→ Stated goal
Repeat exactly what appears from the opening line of the listing to the line with "back_x = tail_x + bumper_depth", inclusive.

→ Collected data
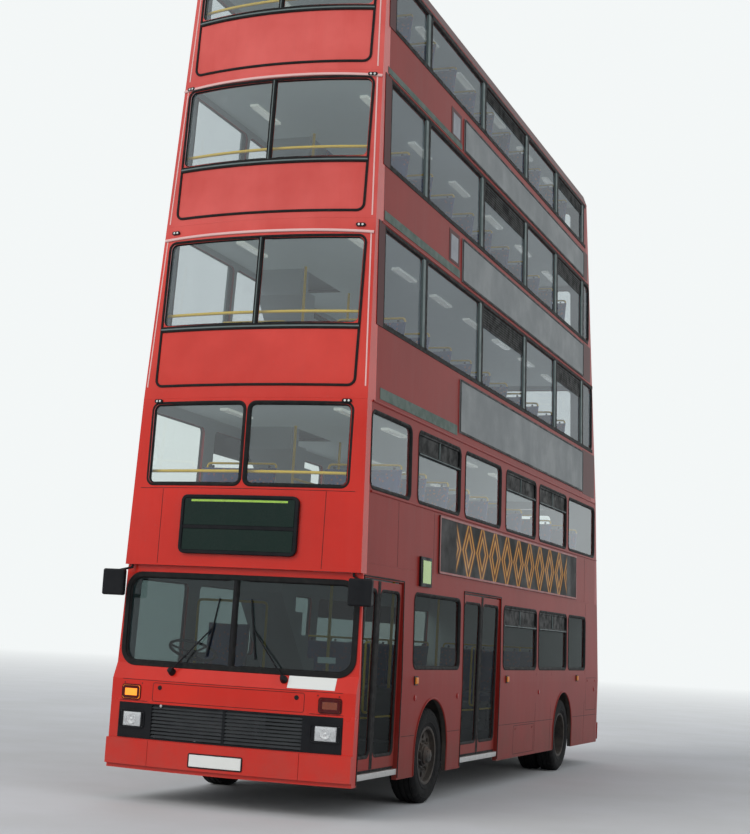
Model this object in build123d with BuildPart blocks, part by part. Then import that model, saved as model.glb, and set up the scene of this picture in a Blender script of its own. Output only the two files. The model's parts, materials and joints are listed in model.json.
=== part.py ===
from build123d import *
import os

# A five-deck bus, in millimetres: +X forwards, +Y to the nearside (the door side), +Z up.
# The origin is on the ground, half way along and half way across.

# Overall sizes
length = 10250
width = 2500
wheelbase = 5640
front_overhang = 2325
wall = 50
seat_gap = 0.3
seam = 0.8

nose_x = length / 2
tail_x = -length / 2
front_axle_x = nose_x - front_overhang
rear_axle_x = front_axle_x - wheelbase
half_width = width / 2

# Heights of the shell
skirt_z = 300
waist_z = 1200
canopy_z = 2215
cantrail_z = 2320
deck_3_seam_z = 3830
deck_4_seam_z = 5590
deck_5_seam_z = 7100
roof_edge_z = 8300

# How far each face leans in, and how far the front bows out in plan
bumper_depth = 35
front_bow = 105
front_bow_top = 180
front_corner_radius = 90
rear_corner_radius = 110
side_lean_low = 70
side_lean_top = 210
front_lean_low = 50
front_lean_top = 290
rear_lean_waist = 0
rear_lean_low = 240
rear_lean_top = 950
face_x = nose_x - bumper_depth - front_bow
back_x = tail_x + bumper_depth

# Outline of the shell by height
# columns: height, half width, x of the front corner, x of the back, bow of the front
shell_levels = [
    (skirt_z, half_width, face_x, back_x, front_bow),
    (waist_z, half_width, face_x, back_x + rear_lean_waist, front_bow),
    (deck_3_seam_z, half_width - side_lean_low, face_x - front_lean_low, back_x + rear_lean_low, front_bow),
    (roof_edge_z, half_width - side_lean_top, face_x - front_lean_top, back_x + rear_lean_top, front_bow_top),
]

# Wheels, arches and steering
tyre_radius = 480
front_tyre_width = 275
rear_tyre_width = 250
tyre_gap = 10
tyre_shoulder = 40
tyre_outer_y = 1225
rim_radius = 286
rim_wall = 24
rim_inset = 18
arch_radius = 520
arch_centre_z = 535
front_hood_radius = 585
rear_hood_radius = 550
hood_wall = 12
front_hood_y = 625
rear_hood_y = 662
kingpin_y = 930
kingpin_radius = 20
steering_arm = 200
axle_z = tyre_radius

# Chassis and lower floor
rail_y = 360
rail_width = 70
rail_height = 140
rail_wall = 10
rail_top_z = 600
rear_rail_top_z = 740
rail_front_x = 4800
rail_step_x = -2150
rail_rear_x = -4980
floor_thickness = 40
floor_z = rail_top_z + seat_gap
platform_z = rear_rail_top_z + seat_gap
bulkhead_x = -4090
well_floor_z = 400
well_thickness = 40

# Doorways on the nearside
# columns: name, rear edge x, front edge x, x where its two leaves meet
doorways = [
    ("entrance", 3800, 4860, 4440),
    ("exit", 350, 1790, 1070),
]
door_top_z = 2185
leaf_bottom_z = 432
leaf_top_z = 2170
leaf_thickness = 34
leaf_outer_y = 1214
leaf_rail = 52
leaf_pivot_inset = 20
leaf_pivot_radius = 11
leaf_side_gap = 12
leaf_meeting_gap = 8
well_depth = 745

# Windows of the two sides
window_corner = 70
glass_depth = 20
glass_thickness = 6
glass_gap = 0.3
# columns: rear edge x, front edge x, lowest z, top z
nearside_lower_windows = [
    (1950, 3450, 1373, 2091),
    (-1325, 200, 1373, 2091),
    (-2955, -1460, 1373, 2091),
    (-4107, -3085, 1373, 2091),
]
offside_lower_windows = [
    (3700, 4700, 1250, 2091),
    (2010, 3450, 1373, 2091),
    (420, 1860, 1373, 2091),
    (-1325, 200, 1373, 2091),
    (-2955, -1460, 1373, 2091),
    (-4107, -3085, 1373, 2091),
]
deck_2_windows = [
    (3680, 4790, 3031, 3736),
    (2046, 3445, 3031, 3736),
    (428, 1848, 3031, 3736),
    (-1206, 190, 3031, 3736),
    (-2870, -1400, 3031, 3736),
    (-4640, -3027, 3031, 3736),
]
# x of the window pillars of the three added decks
pillar_xs = [3334, 1313, -628, -2233, -3829]
pillar_width = 56
window_end_margin = 130

# The upper decks
# columns: deck, wall base z, wall top z, floor z, side sill z, side window top z,
#          front sill z, front window top z, half width of the front window
decks = [
    (2, canopy_z, deck_3_seam_z, 2340, 3031, 3736, 3004, 3773, 1035),
    (3, deck_3_seam_z, deck_4_seam_z, 3850, 4625, 5549, 4560, 5400, 1030),
    (4, deck_4_seam_z, deck_5_seam_z, 5610, 6226, 7055, 6215, 7010, 985),
    (5, deck_5_seam_z, roof_edge_z, 7120, 7660, 8225, 7790, 8200, 935),
]
front_pillar = 60
thin_pillar = 34
front_window_corner = 60
front_panel_depth = 115
rear_panel_depth = 130

# Front of the lower deck
windscreen_sill_z = 1300
windscreen_top_z = 2104
windscreen_half_width = 1165
windscreen_corner = 130
ledge_z = 1130
screen_set_back = 60
grille_half = 1145
grille_low_z = 585
grille_high_z = 912
grille_depth = 44
grille_proud = 4
grille_rim = 14
slats_half = 770
slat_count = 9
slat_height = 22
slat_slope = 10
slat_thickness = 5
divider_half = 14
lamp_y = 990
lamp_z = 760
lamp_width = 280
lamp_height = 160
lamp_gap = seat_gap
lamp_corner = 30
lamp_proud = 6
lamp_depth = 60
bezel = 14
indicator_y = 1018
indicator_z = 1010
indicator_width = 195
indicator_height = 120
indicator_proud = 10
indicator_corner = 20
marker_y = 990
marker_zs = (3806, 5520, 7052)
marker_width = 90
marker_height = 34
marker_corner = 15
marker_proud = 14
bumper_bottom_z = 340
bumper_top_z = 578
bumper_seam_y = 770
bumper_wrap = 45


def shell_at(height):
    """Half width, front corner x, back x and bow of the shell at one height."""
    for low, high in zip(shell_levels, shell_levels[1:]):
        if height <= high[0] or high is shell_levels[-1]:
            share = (height - low[0]) / (high[0] - low[0])
            return [a + share * (b - a) for a, b in zip(low[1:], high[1:])]


def shell_plan(height, inset=0, set_back=0):
    """Outline of the shell seen from above, moved in all round by inset."""
    half, front, back, bow = shell_at(height)
    half -= inset
    front -= inset + set_back
    back += inset
    with BuildSketch(Plane.XY.offset(height)) as plan:
        with BuildLine():
            Polyline((front, -half), (back, -half), (back, half), (front, half))
            ThreePointArc((front, half), (front + bow, 0), (front, -half))
        make_face()
        back_corners = plan.vertices().group_by(Axis.X)[0]
        front_corners = plan.vertices().group_by(Axis.X)[-1]
        fillet(back_corners, rear_corner_radius - inset)
        fillet(front_corners, front_corner_radius - inset)
    return plan.sketch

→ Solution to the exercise
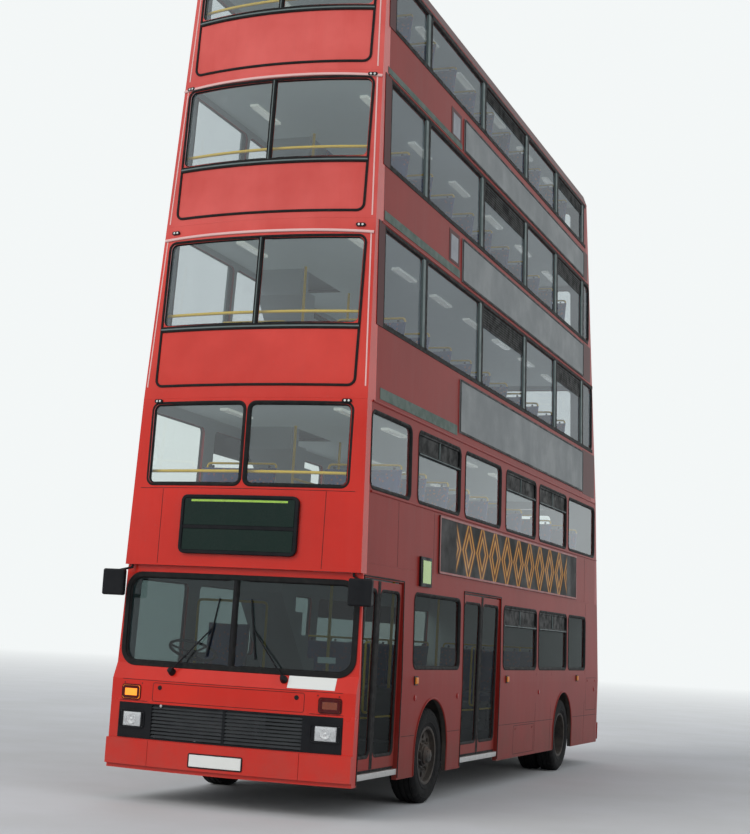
Model this object in build123d with BuildPart blocks, part by part. Then import that model, saved as model.glb, and set up the scene of this picture in a Blender script of its own. Output only the two files. The model's parts, materials and joints are listed in model.json.
=== part.py ===
from build123d import *
import os

# A five-deck bus, in millimetres: +X forwards, +Y to the nearside (the door side), +Z up.
# The origin is on the ground, half way along and half way across.

# Overall sizes
length = 10250
width = 2500
wheelbase = 5640
front_overhang = 2325
wall = 50
seat_gap = 0.3
seam = 0.8

nose_x = length / 2
tail_x = -length / 2
front_axle_x = nose_x - front_overhang
rear_axle_x = front_axle_x - wheelbase
half_width = width / 2

# Heights of the shell
skirt_z = 300
waist_z = 1200
canopy_z = 2215
cantrail_z = 2320
deck_3_seam_z = 3830
deck_4_seam_z = 5590
deck_5_seam_z = 7100
roof_edge_z = 8300

# How far each face leans in, and how far the front bows out in plan
bumper_depth = 35
front_bow = 105
front_bow_top = 180
front_corner_radius = 90
rear_corner_radius = 110
side_lean_low = 70
side_lean_top = 210
front_lean_low = 50
front_lean_top = 290
rear_lean_waist = 0
rear_lean_low = 240
rear_lean_top = 950
face_x = nose_x - bumper_depth - front_bow
back_x = tail_x + bumper_depth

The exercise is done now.